Island of Great Britain

White Island (Ar Nor, "facing the mainland" or Enys Wynn "white island" ) is one of the larger unpopulated islands of the Isles of Scilly, part of the United Kingdom, and lies off the coast of the northernmost populated island of the group, St Martin's, to which it is joined by a tidal causeway, or isthmus. The island is designated as a Site of Special Scientific Interest (SSSI) and a Geological Conservation Review site and is managed by the Isles of Scilly Wildlife Trust on behalf of the Duchy of Cornwall.

Access to the island can be dangerous when the rocky causeway is covered by the sea, as there are strong currents across it.

This White Island should not be confused with a much smaller island of the same name, which lies off the coast of Samson.

==History==
The uninhabited island lies off the north coast of St Martin's. It is about 15.25 ha and until comparatively recently was part of St Martin’s. In 1814 the area of the island was estimated as fifty acres. At the north-east end of the island a fragment of altered killas, which at one time covered a much wider area, could be seen in 1911.

In common with the larger island, the place names are mostly English with the exception of Camper on the south-east coast (meaning tide race or roost in Cornish) and Porthmoren, a place on the west of the shingle and boulder bar that separates the two islands. In Cornish moren is a girl, or maiden, and porth is a landing place. The north-west of the island rises to a height of 21 m and is topped by a ruined entrance grave. There are also other ancient monuments, including a chambered cairn and several other cairns, To the south, and sheltered by the hill, are six small mounds or cairns. Two walls indicating a bank and ditch field system are also present. An examination of one cairn in 1975 showed that it was about 3 m across, possibly double walled on the north side and probably too small to be a hut circle. Only part of the island is scheduled as an Ancient Monument, but the county archaeological unit has recommended that the whole island should be scheduled.

==Natural history==
White Island is designated as a SSSI because of the waved maritime heath, maritime grassland, breeding seabirds and for the sequence of Late Pleistocene deposits in the cleft of Chad Girt which almost cuts the island in two. The sequence of Quaternary deposits is as follows:
- A raised beach
- Granitic head known as Porthloo Breccia; named after the site on St Mary’s
- Gravel that underwent solifluction known as Hell Bay Gravel (Bryher) which consists of clasts and loess from glacial material in the Irish Sea
- Head with erratics named after the nearby site on St Martin’s (Bread and Cheese Breccia).

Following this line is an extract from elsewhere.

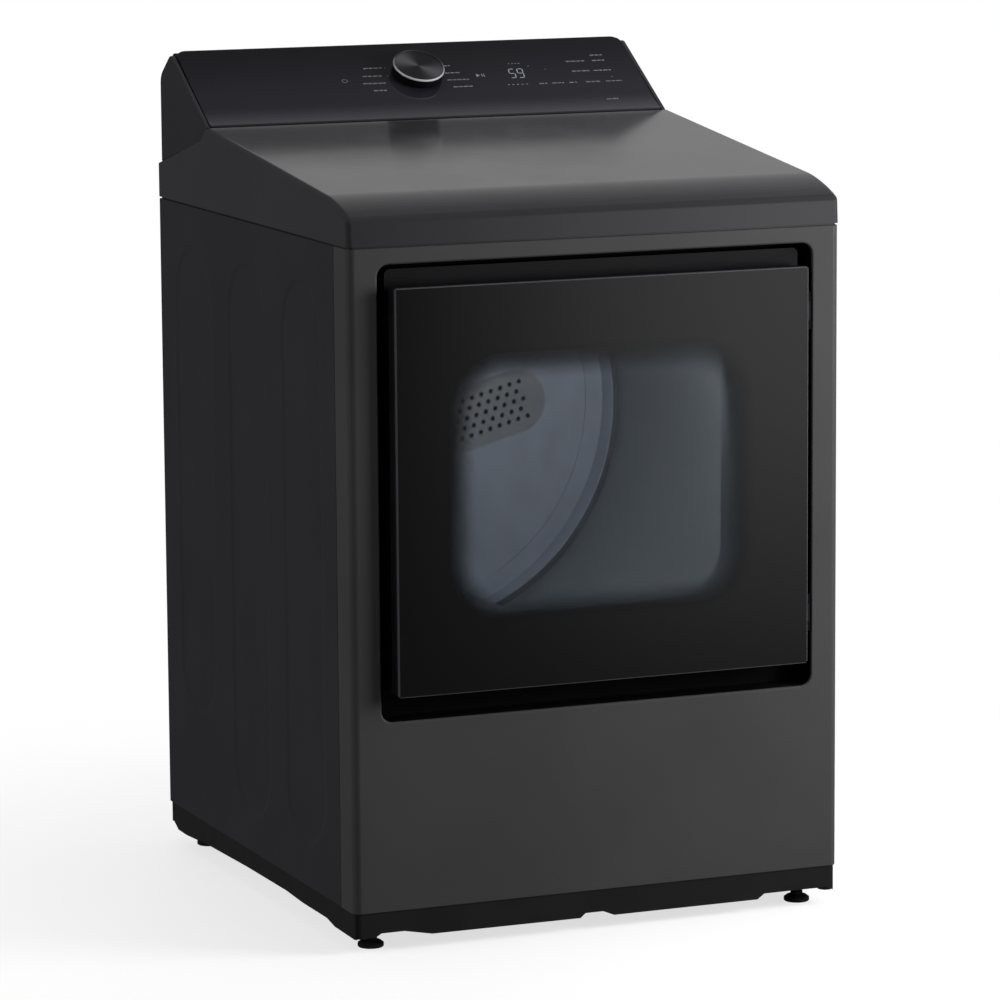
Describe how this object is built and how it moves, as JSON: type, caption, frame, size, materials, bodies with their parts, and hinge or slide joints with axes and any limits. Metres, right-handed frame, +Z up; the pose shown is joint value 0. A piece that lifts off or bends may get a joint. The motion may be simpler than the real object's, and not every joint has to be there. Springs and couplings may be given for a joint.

Because it lies on the northern edge of the archipelago, the island is particularly exposed to high winds and salt spray. Consequently, the thin skeletal soil is covered in wind-blown maritime heath made up principally of western gorse (Ulex gallii), bell heather (Erica cinerea) and heather (Calluna vulgaris). English stonecrop (Sedum anglicum), bird's-foot trefoil (Lotus corniculatus) and heath bedstraw (Galium saxatile) can be found growing among the heath and gorse. On the deeper soils, bracken (Pteridium aquilinum) dominates, with bramble (Rubus fruticosus) and honeysuckle (Lonicera periclymenum). Along the western coast of the island is a small area of maritime grassland with the usual Isles of Scilly species of red fescue (Festuca rubra), thrift (Armeria maritima), common scurvygrass (Cochlearia officinalis), buck’s-horn plantain (Plantago coronopus) and sea beet (Beta maritima). In April 2001 the first confirmed Scillonian record (since 1967) of the RDB gilt-edged lichen (Pseudocyphellaria aurata) was found on White Island. A widespread and frequent species in the tropics, often found in Macaronesia but rare on mainland Europe, this is a UK Biodiversity Action Plan Priority species and is protected under schedule 8 of the Wildlife and Countryside Act 1981.

===Breeding birds===
Four species of gull and one species of petrel breed on White Island. They are Great Black-backed Gull (Larus marinus), Lesser Black-backed Gull (L fuscus), Herring Gull (L argentatus), Kittiwake (Rissa tridactyla) and the Fulmar (Fulmarus glacialis).